By now, many people around the world have heard the story of Charlie Gard. He is an infant afflicted with an extremely rare disease that is normally fatal. His parents, doing anything they can to save their child, have appealed to the courts of England and the EU to try an experimental treatment in the US. Many people have donated to their cause, making money no issue, but the courts still decided against permitting these parents to have the treatment.

The courts reasoned that the treatment would likely not succeed, so the couple should stop wasting time and money to even make the attempt. Instead, they must let their child die.

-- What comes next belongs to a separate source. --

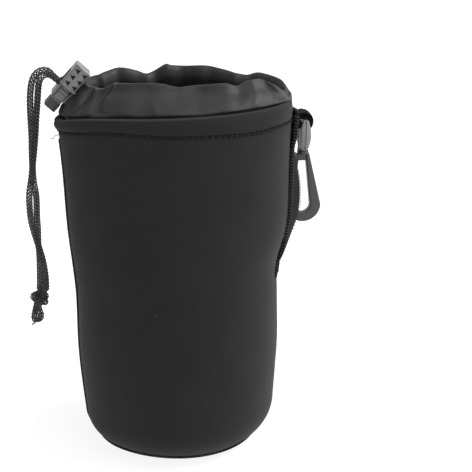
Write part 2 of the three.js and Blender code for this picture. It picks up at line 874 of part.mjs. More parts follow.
// The hook is a flat J: two straight edges that widen down to the bend, the bend,
// and a short upright tip.
function hookOutline() {
  const shape = new THREE.Shape();
  const tipZ = bendZ + tipHeight;
  const tipHalf = (bendInX - bendInner - bendOutX + bendRadius) / 2;
  const shoulder = tipZ - tipHalf / 2;
  shape.moveTo(spineInX, -collarHeight);
  shape.lineTo(spineOutX, -collarHeight);
  shape.lineTo(bendOutX + bendRadius, bendZ);
  shape.absarc(bendOutX, bendZ, bendRadius, 0, -Math.PI, true);
  shape.lineTo(tipX - tipHalf, shoulder);
  shape.lineTo(tipX - tipHalf / 2, tipZ);
  shape.lineTo(tipX + tipHalf / 2, tipZ);
  shape.lineTo(tipX + tipHalf, shoulder);
  shape.lineTo(bendInX - bendInner, bendZ);
  shape.absarc(bendInX, bendZ, bendInner, -Math.PI, 0, false);
  return shape;
}

function hookPlateSolid() {
  const depth = hookPlate - 2 * hookBevel;
  const settings = {
    depth,
    bevelThickness: hookBevel,
    bevelSize: hookBevel,
    bevelOffset: -hookBevel,
    bevelSegments: 2,
    curveSegments: 14,
  };
  const plate = new THREE.ExtrudeGeometry(hookOutline(), settings);
  return plate.translate(0, 0, -depth / 2).rotateX(Math.PI / 2);
}

function hookBody() {
  const plate = hookPlateSolid();
  const foot = rod(collarSize, collarHeight, 'z', 0, 0, -gap - collarHeight / 2);
  const pinLength = barrelHeight + 2 * gap + collarHeight;
  const pin = rod(pinSize, pinLength, 'z', 0, 0, barrelHeight + gap - pinLength / 2);
  const headZ = barrelHeight + gap + pinHeadThick / 2;
  const head = rod(pinHeadSize, pinHeadThick, 'z', 0, 0, headZ);
  const lugLength = gatePivotWidth + (spineInX + spineOutX) / 2;
  const lug = box(lugLength, gateLugThick, gateKnuckle, pivotX + lugLength / 2, 0, pivotZ);
  const lugEnd = rod(gateKnuckle, gateLugThick, 'y', pivotX, 0, pivotZ);
  const shift = -(gateForkWidth - gateLugThick) / 2 + gap;
  lug.translate(0, shift, 0);
  lugEnd.translate(0, shift, 0);
  const hole = rod(gatePinSize + 2 * gap, gateForkWidth * 2, 'y', pivotX, 0, pivotZ);
  return cut(join(plate, foot, pin, head, lug, lugEnd), hole);
}

// The gate's bar runs from its pivot to just above the hook's tip.
function gateEnds() {
  const z = bendZ + tipHeight + gap + gateWidth * 0.1;
  return [new THREE.Vector2(pivotX, pivotZ), new THREE.Vector2(tipX, z)];
}

function hookGate() {
  const [top, end] = gateEnds();
  const length = top.distanceTo(end);
  const tilt = Math.atan2(end.x - top.x, top.y - end.y);
  const outer = gateForkWidth + 2 * gateCheekThick;
  const blade = box(gateWidth, outer, length, 0, 0, -length / 2);
  const knuckle = rod(gateKnuckle, outer, 'y');
  const fork = gateKnuckle / 2 + gap;
  const slot = box(gateKnuckle * 2, gateForkWidth, fork * 2 + gap, 0, 0, 0);
  const pinHole = rod(gatePinSize + 2 * gap, outer * 2, 'y');
  const solid = cut(join(blade, knuckle), slot, pinHole);
  return solid.rotateY(-tilt).translate(top.x, 0, top.y);
}

function gatePin() {
  const length = gateForkWidth + 2 * gateCheekThick;
  return rod(gatePinSize, length, 'y', pivotX, 0, pivotZ);
}

function gateSpring() {
  const room = gateForkWidth - gateLugThick - 4 * gap;
  const size = gatePinSize + 2 * gap + 2 * gateSpringWire;
  const wound = coil(size, gateSpringWire, gateSpringTurns, room, 8, 5);
  wound.rotateZ(Math.PI / 2);
  return wound.translate(pivotX, gateForkWidth / 2 - gap - room, pivotZ);
}

// Materials: colour, roughness, metalness

const foam = [0x2c2c2e, 0.9, 0];
const nylon = [0x3c3c40, 0.7, 0];
const webbing = [0x2a2a2c, 0.85, 0];
const thread = [0x242426, 0.8, 0];
const cordBlack = [0x1a1a1b, 0.9, 0];
const plastic = [0x55565a, 0.5, 0];
const plasticDark = [0x3a3b3e, 0.5, 0];
const steel = [0x9a9b9e, 0.35, 0.9];
const hookGrey = [0x5a5b5e, 0.4, 0.6];

const pouch = new THREE.Group();

function place(group, name, geometry, [color, roughness, metalness]) {
  const material = new THREE.MeshStandardMaterial({ color, roughness, metalness });
  const mesh = new THREE.Mesh(geometry, material);
  mesh.name = name;
  group.add(mesh);
  return mesh;
}

// Body

place(pouch, 'front_panel', panel(Math.PI), foam);
place(pouch, 'back_panel', panel(0), foam);
place(pouch, 'base_panel', basePanel(), foam);
place(pouch, 'left_side_seam', sideSeam(Math.PI), thread);
place(pouch, 'right_side_seam', sideSeam(0), thread);
place(pouch, 'base_seam', baseSeam(), thread);
place(pouch, 'hem_stitching', hemStitching(), thread);

// Collar and cord

place(pouch, 'collar', collar(), nylon);
place(pouch, 'drawcord_loop', drawcordLoop(), cordBlack);
place(pouch, 'cord_strand_front', strand(1), cordBlack);
place(pouch, 'cord_strand_back', strand(-1), cordBlack);
place(pouch, 'cord_knot', knot(), cordBlack);

// Cord lock

const lock = new THREE.Group();
const lean = (lockLean * Math.PI) / 180;
lock.rotation.y = -lean;
lock.position.set(
  lockX - cordAlong * Math.cos(lean),
  lockY,
  lockZ - cordAlong * Math.sin(lean),
);
pouch.add(lock);
place(lock, 'cord_lock_barrel', lockBarrel(), plastic);
place(lock, 'cord_lock_plunger', lockPlunger(), plasticDark);
place(lock, 'cord_lock_spring', lockSpring(), steel);

// Belt strap

place(pouch, 'belt_strap', strap(), webbing);
place(pouch, 'strap_tack_top', strapTack(strapTop - tackInset), thread);
place(pouch, 'strap_tack_bottom', strapTack(strapBottom + tackInset + tackHeight), thread);

// Hook and its tab

place(pouch, 'hook_tab', hookTab(), webbing);
place(pouch, 'tab_tack', tabTack(), thread);

const eye = new THREE.Group();
eye.position.set(tabReach, 0, -tabDrop).applyMatrix4(rootFrame);
eye.rotation.z = (tabTurn * Math.PI) / 180;
pouch.add(eye);
place(eye, 'hook_eye', hookEye(), hookGrey);

const hook = new THREE.Group();
hook.position.set(0, 0, -eyeHeight);
hook.rotation.z = -eye.rotation.z;
eye.add(hook);
place(hook, 'hook_body', hookBody(), hookGrey);
place(hook, 'hook_gate', hookGate(), hookGrey);
place(hook, 'gate_pin', gatePin(), steel);
place(hook, 'gate_spring', gateSpring(), steel);

export default pouch;
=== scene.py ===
from math import asin, atan2, ceil, cos, exp, hypot, pi, radians, sin, sqrt

import bmesh
import bpy
from mathutils import Matrix, Vector, noise


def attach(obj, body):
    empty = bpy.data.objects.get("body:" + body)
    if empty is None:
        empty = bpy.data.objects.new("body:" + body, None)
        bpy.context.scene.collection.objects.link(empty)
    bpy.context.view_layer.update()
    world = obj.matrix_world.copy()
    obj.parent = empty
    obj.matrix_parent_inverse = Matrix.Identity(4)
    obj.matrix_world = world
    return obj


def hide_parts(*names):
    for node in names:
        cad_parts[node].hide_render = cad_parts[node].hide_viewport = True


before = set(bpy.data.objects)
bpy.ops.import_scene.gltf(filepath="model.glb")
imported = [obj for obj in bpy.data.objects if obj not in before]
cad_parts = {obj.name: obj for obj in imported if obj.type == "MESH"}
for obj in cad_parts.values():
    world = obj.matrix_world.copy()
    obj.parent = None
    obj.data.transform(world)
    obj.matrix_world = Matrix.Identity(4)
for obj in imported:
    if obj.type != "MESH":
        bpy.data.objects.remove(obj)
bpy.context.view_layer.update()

scene = bpy.context.scene
scene.view_settings.view_transform = "Standard"


# Camera
# It stands half a metre in front of the pouch, a little to the left, and looks down
# on it by 19 degrees, as the photograph does.

camera_turn, camera_dip, camera_yaw = radians(-5), radians(19.16), radians(2.84)
ahead = Vector((-sin(camera_turn), cos(camera_turn), 0))
rightwards = Vector((ahead.y, -ahead.x, 0))
sight = ahead * cos(camera_dip) - Vector((0, 0, sin(camera_dip)))
upwards = rightwards.cross(sight)
sight, rightwards = (
    sight * cos(camera_yaw) + rightwards * sin(camera_yaw),
    rightwards * cos(camera_yaw) - sight * sin(camera_yaw),
)
camera_data = bpy.data.cameras.new("camera")
camera_data.lens = 84.94
camera_data.sensor_width = 36
camera = bpy.data.objects.new("camera", camera_data)
scene.collection.objects.link(camera)
stand = Vector((-0.0436, -0.4981, 0.275))
axes = Matrix((rightwards, upwards, -sight)).transposed().to_4x4()
camera.matrix_world = Matrix.Translation(stand) @ axes
scene.camera = camera


# Table and studio light
# A white table top in a white room, lit by a broad soft lamp at the right, a low
# weak one in front and one above.

def node(tree, kind, wires=None, **settings):
    """Add a shader node; wires are its inputs, each a value or another node's output."""
    made = tree.nodes.new("ShaderNode" + kind)
    for name, value in settings.items():
        setattr(made, name, value)
    for name, value in (wires or {}).items():
        if isinstance(value, bpy.types.NodeSocket):
            tree.links.new(value, made.inputs[name])
        else:
            made.inputs[name].default_value = value
    return made


def seen_directly(tree):
    """1 for what the camera sees straight, mirrored or through glass, else 0."""
    rays = node(tree, "LightPath")
    mirrored = node(tree, "Math", {0: rays.outputs["Is Camera Ray"],
                                   1: rays.outputs["Is Glossy Ray"]}, operation="MAXIMUM")
    return node(tree, "Math", {0: mirrored.outputs[0],
                               1: rays.outputs["Is Transmission Ray"]},
                operation="MAXIMUM").outputs[0]


# How bright the room and the table top near the pouch are, and how far from the
# middle of the pouch, in metres, the table top begins and ends its climb to white.
room_light, near_light, near_end, white_start = 0.22, 0.88, 0.05, 0.16
room = bpy.data.worlds.new("white_room")
scene.world = room
room.use_nodes = True
sky = room.node_tree.nodes["Background"]
sky.inputs["Color"].default_value = (1, 1, 1, 1)
strength = node(room.node_tree, "MapRange", {"Value": seen_directly(room.node_tree),
                                             "To Min": room_light, "To Max": 1.0})
room.node_tree.links.new(strength.outputs[0], sky.inputs["Strength"])

table_mesh = bpy.data.meshes.new("table_top")
bm = bmesh.new()
bmesh.ops.create_grid(bm, x_segments=2, y_segments=2, size=6)
bm.to_mesh(table_mesh)
bm.free()
table = bpy.data.objects.new("table_top", table_mesh)
scene.collection.objects.link(table)
laminate = bpy.data.materials.new("white_laminate")
laminate.use_nodes = True
tree = laminate.node_tree
gloss = tree.nodes["Principled BSDF"]
gloss.inputs["Roughness"].default_value = 0.8
gloss.inputs["Specular IOR Level"].default_value = 0.1
gloss.inputs["Emission Color"].default_value = (1, 1, 1, 1)
seen = seen_directly(tree)
paint = node(tree, "Mix", {"Factor": seen, 6: (0.95, 0.95, 0.95, 1),
                           7: (0.3, 0.3, 0.3, 1)}, data_type="RGBA")
tree.links.new(paint.outputs[2], gloss.inputs["Base Color"])
middle = node(tree, "TexCoord")
away = node(tree, "VectorMath", {0: middle.outputs["Object"]}, operation="LENGTH")
even = node(tree, "MapRange", {"Value": away.outputs["Value"], "From Min": near_end,
                               "From Max": white_start, "To Min": near_light, "To Max": 1.0})
lift = node(tree, "Math", {0: seen, 1: even.outputs[0]}, operation="MULTIPLY")
tree.links.new(lift.outputs[0], gloss.inputs["Emission Strength"])
table_mesh.materials.append(laminate)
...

In a world where abortions kill millions of people each year and the legalization of assisted-suicide continues to spread, most people find this decision regrettable, but relatively insignificant. In terms of numbers (the only criteria for the modern moralist), the death of a child from a rare disease should not receive so much attention—then again, the same people who say this tend to shrug off most forms of genocide, so maybe numbers do not matter so much after all.

The cause for alarm behind the death of Charlie Gard lies in the fact that the court actively stopped the parents from seeking treatment. This marks a shift in attitude from one of permitting a parent to kill his or her child to one that orders the parent to kill the child. This obviously sets a dangerous precedent: if the state does not think it is worth it to save a life, even if it does not bear the cost, it can deny treatment.

Groovy as well as gruesome.

This bodes nothing less than death for so many others, especially the majority who do not have the moral and financial support that Charlie’s parents had. So many in Europe depend on government-provided healthcare, and these governments have limited resources and an equally limited will to bother keeping their citizens alive. Already, in countries that have legalized assisted-suicide, the elderly now face pressure from doctors to kill themselves when they have their checkupsLogan’s Run has suddenly moved from science fiction to reality.

“And when Cephas came to Antioch, I opposed him to his face because he clearly was wrong” (Gal 2:11).

Sadly, the Vatican has little to say on this. As people look for some kind of moral authority in this case, the officials of the Church responded by essentially saying, “Who are we to judge?” They commended all the parties involved, but in their typical mealy-mouthed manner, ultimately excused the government’s decision to deny the parents from seeking treatment, using a mix of mischaracterization, equivocation, and ambiguity. Considering that Pope Francis and his advisers in Rome have all but endorsed population control for the sake of Mother Earth (or the sake of popularity among secular leftists), such laissez-faire morality should not surprise anyone—though Catholics may consider following the example of St. Paul rebuking St. Peter for not taking a stand.

The Charlie Gard case stands as just one salient instance of Western civilization failing. Many other similar decisions in courts and parliaments reflect this collective hopelessness. Questions of healthcare have now devolved into questions of care itself—as in, does anyone actually care to keep their neighbor alive?

The problem is deep-rooted, and people on the side of life need to recognize the great moral gulf that has grown immeasurably between believers and nonbelievers. The former cannot appeal to the latter’s conscience because his conscience has disappeared, and he cannot even appeal to self-interest because his will to thrive has also disappeared. All things have become utterly meaningless for the majority of people in the world—life, death, sex, freedom, pleasure, pain.

In case anyone is curious about the modern condition, they can read Kundera’s overrated novel and feel smug about it.

When believing Catholics encounter typical secular agnostics (since most people lack the energy to even articulate their skepticism), they should recognize that they encounter a sad group with a multitude of facades. Even if they brag about enjoying their latest travels, their favorite television shows, their new diet, they are still not happy, let alone motivated enough enough to save the lives of others—and they usually despise those who actually are happy and value life.

When Catholics realize this, they will understand that mere appeasement and affirmation of the other side does nothing but prolong the evil. If a man wants to keep his humanity he must reinforce the good habits and truths that the other side disdains. He must live a fruitful and happy life filled with children and faithful devotion, attracting those of the other side away from their delusions. The Bible states truly that their way leads to death. Besides approving abortion and euthanasia, they do not believe in God, in marriage, in family, in community, or in their own humanity—they believe in the pointless pleasures and pains of animals, using their compromised reason the one and minimize the other.

Rather than the burden of life, Catholics must take on the burden of death. Once they do, they will find that they are not fighting an evil government, or evil trend in the culture, but are fighting Evil itself, a force that demands the active resistance, not the passive tolerance, of Christ and the Church. As Charlie Gard and the other countless victims around the world can attest, this is not a fight of philosophies and preferences, but of life itself.